If someone were to tell me that Hinduism is greater in generosity or that Islam emits more love, I would beg to differ. I saw the followers of the two religions killing in the name of faith. They were raising slogans of Har Har Mahadav or Ya Ali while piercing sword or spear into one another. Some incidents were captured in the books which were published at that time. Aur insan mar gaya is the famous book by Ramanand Sagar and Peshawar Express by the eminent Urdu writer, Kishen Chander, to narrate events of how man dies when the Satan in him awakes. Then there are Sadaat Hassan Manto's short stories in Urdu that tell how the two communities touched the depth of crime and callousness. Even the best of friends killed each other.
I myself travelled from my home town, Sialkot, to Delhi. I saw murder and worse. There was no difference in cruelty or brutality. During the journey, I saw the same pain-etched faces -- men and women with their meagre belongings bundled on their heads and the fear-stricken children following them. They had left behind their hearth, home, friends and hopes.
The tragedy is too deep for words. But to convert it into a Hindu and Muslim question is something pathetic. It was a heinous crime that took the toll of 10 lakh people and uprooted two crore Hindus, Muslims and Sikhs. For some biased members at Islamabad to plan and depict in reliefs the tragedy of Muslims is meant to whip up hatred against Hindus who were as much at the receiving end in Pakistan as were Muslims in India.
I wish the reliefs had shown the examples of bravery and courage, how Muslims in Pakistan saved thousands of Hindus as the Hindus did in the case of Muslims in India. A study has been made under the guidance of Ashish Nandy, a leading intellectual in India, and it shows that 50 per cent of targeted victims were saved by the two communities on either side.

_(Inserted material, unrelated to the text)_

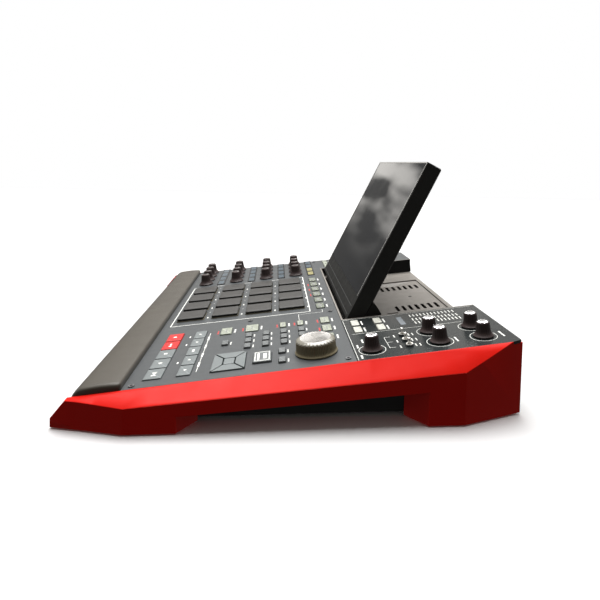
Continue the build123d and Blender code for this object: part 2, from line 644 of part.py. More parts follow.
# ---- sixteen pads: square rubber caps on captive flanges ----------------------------------------
PAD_FLANGE = 34.6
PAD_FLANGE_DEPTH = 6.2      # underside of the flange below the panel surface
PAD_FLANGE_THICKNESS = 2.8
PAD_STEM_DEPTH = PAD_FLANGE_DEPTH - PAD_FLANGE_THICKNESS
PAD_CORNER, PAD_EDGE = 2.0, 0.7
pad_number = 0
for pad_y in PAD_CENTRES_Y:
    for pad_x in PAD_CENTRES_X:
        pad_number += 1
        surface = spot(pad_x, pad_y)
        with BuildPart() as pad:
            with BuildSketch(surface.offset(-PAD_FLANGE_DEPTH)):
                RectangleRounded(PAD_FLANGE, PAD_FLANGE, PAD_CORNER)
            extrude(amount=PAD_FLANGE_THICKNESS)
            with BuildSketch(surface.offset(-PAD_STEM_DEPTH)):
                RectangleRounded(PAD_SIZE, PAD_SIZE, PAD_CORNER)
            extrude(amount=PAD_STEM_DEPTH + PAD_RISE)
            fillet(pad.faces().sort_by(Axis((0, 0, 0), PANEL_NORMAL))[-1].edges(), PAD_EDGE)
        save(pad, f"pad_{pad_number}")

# ---- sixteen encoder knobs ----------------------------------------------------------------------
SHAFT_RADIUS = 3.0
SHAFT_DEPTH = 7.0
ENCODER_OUTLINE = [
    (0, -SHAFT_DEPTH),
    (SHAFT_RADIUS, -SHAFT_DEPTH),
    (SHAFT_RADIUS, 0.7),
    (ENCODER_RADIUS, 0.7),
    (ENCODER_RADIUS, 1.7),
    (8.1, 4.8),
    (7.0, 8.4),
    (6.5, 14.9),
    (5.6, ENCODER_HEIGHT),
    (0, ENCODER_HEIGHT),
]
encoder_number = 0
for encoder_y in ENCODER_CENTRES_Y:
    for encoder_x in ENCODER_CENTRES_X:
        encoder_number += 1
        save(turned(encoder_x, encoder_y, ENCODER_OUTLINE), f"encoder_{encoder_number}")

# ---- level knobs on the audio panel -------------------------------------------------------------
LEVEL_OUTLINE = [
    (0, -SHAFT_DEPTH),
    (SHAFT_RADIUS, -SHAFT_DEPTH),
    (SHAFT_RADIUS, 0.6),
    (LEVEL_RADIUS, 0.6),
    (LEVEL_RADIUS, 1.8),
    (7.4, 4.6),
    (6.5, 13.8),
    (6.3, LEVEL_HEIGHT),
    (0, LEVEL_HEIGHT),
]
for number, (knob_x, knob_y) in enumerate(LEVEL_KNOBS, start=1):
    save(turned(knob_x, knob_y, LEVEL_OUTLINE), f"level_knob_{number}")

# ---- data dial and its metal cap ----------------------------------------------------------------
DIAL_SEAT = 11.6
DIAL_GRIP_RADIUS = 19.2
DIAL_OUTLINE = [
    (0, -SHAFT_DEPTH),
    (SHAFT_RADIUS, -SHAFT_DEPTH),
    (SHAFT_RADIUS, 0.5),
    (DIAL_RADIUS, 0.5),
    (DIAL_RADIUS, 2.0),
    (20.0, 3.0),
    (DIAL_GRIP_RADIUS, DIAL_SEAT),
    (0, DIAL_SEAT),
]
DIAL_CAP_OUTLINE = [
    (0, DIAL_SEAT),
    (DIAL_GRIP_RADIUS, DIAL_SEAT),
    (18.6, 13.2),
    (15.4, DIAL_HEIGHT),
    (0, DIAL_HEIGHT),
]
save(turned(*DIAL_CENTRE, DIAL_OUTLINE), "data_dial")
save(turned(*DIAL_CENTRE, DIAL_CAP_OUTLINE), "dial_cap")

# ---- toggle levers: bat handles that rock on one shared axis ------------------------------------
TOGGLE_PIVOT = -2.0
LEVER_OUTLINE = [
    (0, TOGGLE_PIVOT - 2.0),
    (1.1, TOGGLE_PIVOT - 1.4),
    (1.1, 3.0),
    (1.6, 7.0),
    (1.1, 8.2),
    (0, 8.2),
]
with BuildPart() as toggle_levers:
    for x, y in TOGGLES:
        with BuildSketch(upright(x, y)):
            with BuildLine():
                Polyline(*LEVER_OUTLINE, close=True)
            make_face()
        revolve(axis=Axis((x, y, panel_z(y)), PANEL_NORMAL))
save(toggle_levers, "toggle_levers")

# ---- key banks ----------------------------------------------------------------------------------
save(key_bank(TRANSPORT_KEYS, TRANSPORT_RISE, 0.4), "transport_keys")
save(key_bank(SMALL_KEYS, SMALL_RISE, 0.5), "small_keys")
save(key_bank(PALE_KEYS + CHANNEL_KEYS, PALE_RISE, 0.6), "pale_keys")

cursor_x, cursor_y = CURSOR_CENTRE
with BuildPart() as cursor_keys:
    with BuildSketch(PANEL.offset(-KEY_DEPTH)):
        with Locations((cursor_x, along(cursor_y))):
            Rectangle(*CURSOR_SIZE)
            Rectangle(*CURSOR_CLEARING, mode=Mode.SUBTRACT)
            # diagonal gaps part the ring into four arrow keys
            for turn in (-1, 1):
                Rectangle(
                    2 * CURSOR_SIZE[0],
                    CURSOR_SLIT,
                    rotation=turn * CURSOR_SLIT_ANGLE,
                    mode=Mode.SUBTRACT,
                )
            Rectangle(*CURSOR_MIDDLE)
    extrude(amount=KEY_DEPTH + CURSOR_RISE)
save(cursor_keys, "cursor_keys")
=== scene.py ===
import json
from math import atan2, cos, pi, radians, sin, tan

import bmesh
import bpy
from bpy.props import FloatProperty, FloatVectorProperty, IntProperty, PointerProperty
from bpy.types import Operator, Panel, PropertyGroup
from mathutils import Matrix, Vector


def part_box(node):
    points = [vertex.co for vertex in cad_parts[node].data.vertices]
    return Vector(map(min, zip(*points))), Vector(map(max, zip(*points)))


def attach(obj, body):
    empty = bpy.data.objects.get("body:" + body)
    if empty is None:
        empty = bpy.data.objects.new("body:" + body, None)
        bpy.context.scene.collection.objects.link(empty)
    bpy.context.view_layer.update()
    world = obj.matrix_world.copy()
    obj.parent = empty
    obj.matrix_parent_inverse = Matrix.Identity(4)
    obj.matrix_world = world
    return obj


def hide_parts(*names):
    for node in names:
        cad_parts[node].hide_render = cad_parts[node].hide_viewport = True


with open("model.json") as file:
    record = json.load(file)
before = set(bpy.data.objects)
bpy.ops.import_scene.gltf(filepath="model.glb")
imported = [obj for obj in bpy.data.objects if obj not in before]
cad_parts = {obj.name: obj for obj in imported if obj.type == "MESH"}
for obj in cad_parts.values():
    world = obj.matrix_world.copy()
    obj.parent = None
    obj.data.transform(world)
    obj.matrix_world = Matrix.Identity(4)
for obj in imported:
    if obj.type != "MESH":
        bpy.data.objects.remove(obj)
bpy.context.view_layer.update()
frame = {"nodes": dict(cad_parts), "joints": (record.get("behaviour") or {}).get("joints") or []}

bl_info = {
    "name": "Pad controller finishes",
    "version": (1, 0, 0),
    "blender": (4, 5, 0),
    "location": "View3D > Sidebar > Pad Controller",
    "description": "Builds the detailed pieces and finishes of a pad controller with a folding screen",
    "category": "Object",
}

MM = 0.001
NODES = frame["nodes"]
JOINTS = {joint["name"]: joint for joint in frame["joints"]}

# The control panel's own frame: X to the right, Y up the slope, Z out of the panel.  Its origin is on
# the panel above the middle of the body, and it is found from the dial's spindle.
DIAL_SPOT = Vector(JOINTS["dial_turn"]["pos_m"])
NORMAL = Vector(JOINTS["dial_turn"]["axis"]).normalized()
RIGHT = Vector((1.0, 0.0, 0.0))
UP_SLOPE = NORMAL.cross(RIGHT)
PANEL_ORIGIN = Vector((0.0, 0.0, DIAL_SPOT.z + NORMAL.y * DIAL_SPOT.y / NORMAL.z))
PANEL = Matrix.Translation(PANEL_ORIGIN) @ Matrix((RIGHT, UP_SLOPE, NORMAL)).transposed().to_4x4()
PANEL_INVERSE = PANEL.inverted()

SLOPE = atan2(UP_SLOPE.z, UP_SLOPE.y)

# Sizes in millimetres.
PRINT_RISE = 0.06           # printed marks above what they lie on
BAY_DEPTH = 21.4            # bay floor below the panel surface, square to it
VENT_SINK = 1.8             # the vented field below the bay floor
CORE_HALF_WIDTH = 230.8     # half the width of the tub between the cheeks
LEDGE_DROP = 3.0            # ledge of a cheek below the panel surface
SMALL_KEY_LIMIT = 20.0      # the wide one of the small keys is wider than this
FLOOR_SIDE = 6000.0         # side of the square floor
SCREEN_SEAMS = (19.0, 8.5)  # seams above the foot of the screen's face
ROUND_STEPS = 5             # steps in a rounded corner

# Places in millimetres from the middle of the panel, X and Y as the panel's frame has them.
PADS_RIGHT = 60.0           # just right of the pads
MIXER_FRONT = 50.0          # just in front of the mixer corner
MIXER_LEFT = 120.0          # left of the mixer corner's keys
FUNCTION_ROW = (30.0, 42.0)  # the row of function keys behind the pads
METER_COLUMNS = (129.0, 142.0, 153.0)

# Places in millimetres with Y level with the table.
BAY_LEFT = -166.8
BAY_FRONT = 56.5
BAY_REAR = 209.2
BAY_SCREW = (-25.6, 170.0)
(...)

Nothing could be more futile than an argument about who was responsible for the partitioning of the subcontinent. With the sequence of events stretching back for over six decades, such an exercise can only be an academic distraction. But it is clear that the differences between Hindus and Muslims had become so acute by the beginning of the forties that something like the partition had become inevitable. That Hindus and Muslims were two separate nations made them increasingly distant to each other.
For those who still regret the division, I can only say that the British could have probably kept the subcontinent united if they had been willing to ladle out more power in 1942 when Sir Stafford Cripps tried to reconcile the aspirations of the people of India with his limited brief. The Congress Party could also have done it if it had accepted in 1946 the Cabinet Mission proposals of a centre with three subjects -- Foreign Affairs, Defence and Communications -- and zones with provincial autonomy. The Muslim League could have stopped relations from snapping if it had not resorted to Direct Action in Calcutta on August 16, 1946. That led to what is known as Great Killing when 5,000 people died.

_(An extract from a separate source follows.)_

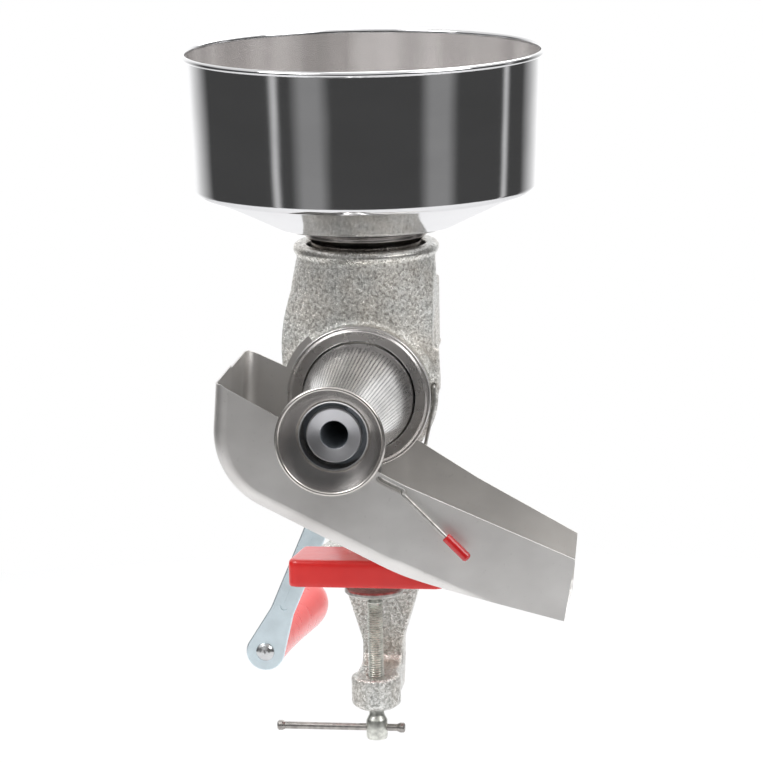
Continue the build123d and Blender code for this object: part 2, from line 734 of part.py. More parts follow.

But the history's ifs are at best hypothetical and at worst subjective. Partition was like the Greek tragedy. All saw what was happening. Still they could do nothing to check it. The climate in the country had become too polluted to escape the carnage and the migration that came in the wake of independence on the night of August 14-15. The speech on August 11, 1947, by Quaide Azam Mohammad Ali Jinnah, a title given by Mahatma Gandhi, that you were either Pakistanis or Indians and that religion had nothing to do with politics could not assuage the parochial feelings which had been advanced to justify the constitution of Pakistan. The mood of fanatics in that country can be judged from the fact that they suppressed the speech.
Has partition served the purpose of the Muslims? I do not know. During my trips to that country, I have heard people say that they are happy that at least they have "some place" where they feel secure, free of "Hindu domination" or "Hindu aggressiveness." Imagine the influence that their numbers -- their votes -- could have commanded in the undivided subcontinent! They would have been nearly one-third of the total population.
The reliefs at the border only widen the gulf between the two countries. Instead of apportioning the blame of partition, it would be far better to deal with the enmity and hatred that has been the fallout, keeping the two countries on tenterhooks.
Kuldip Nayar is an eminent Indian columnist.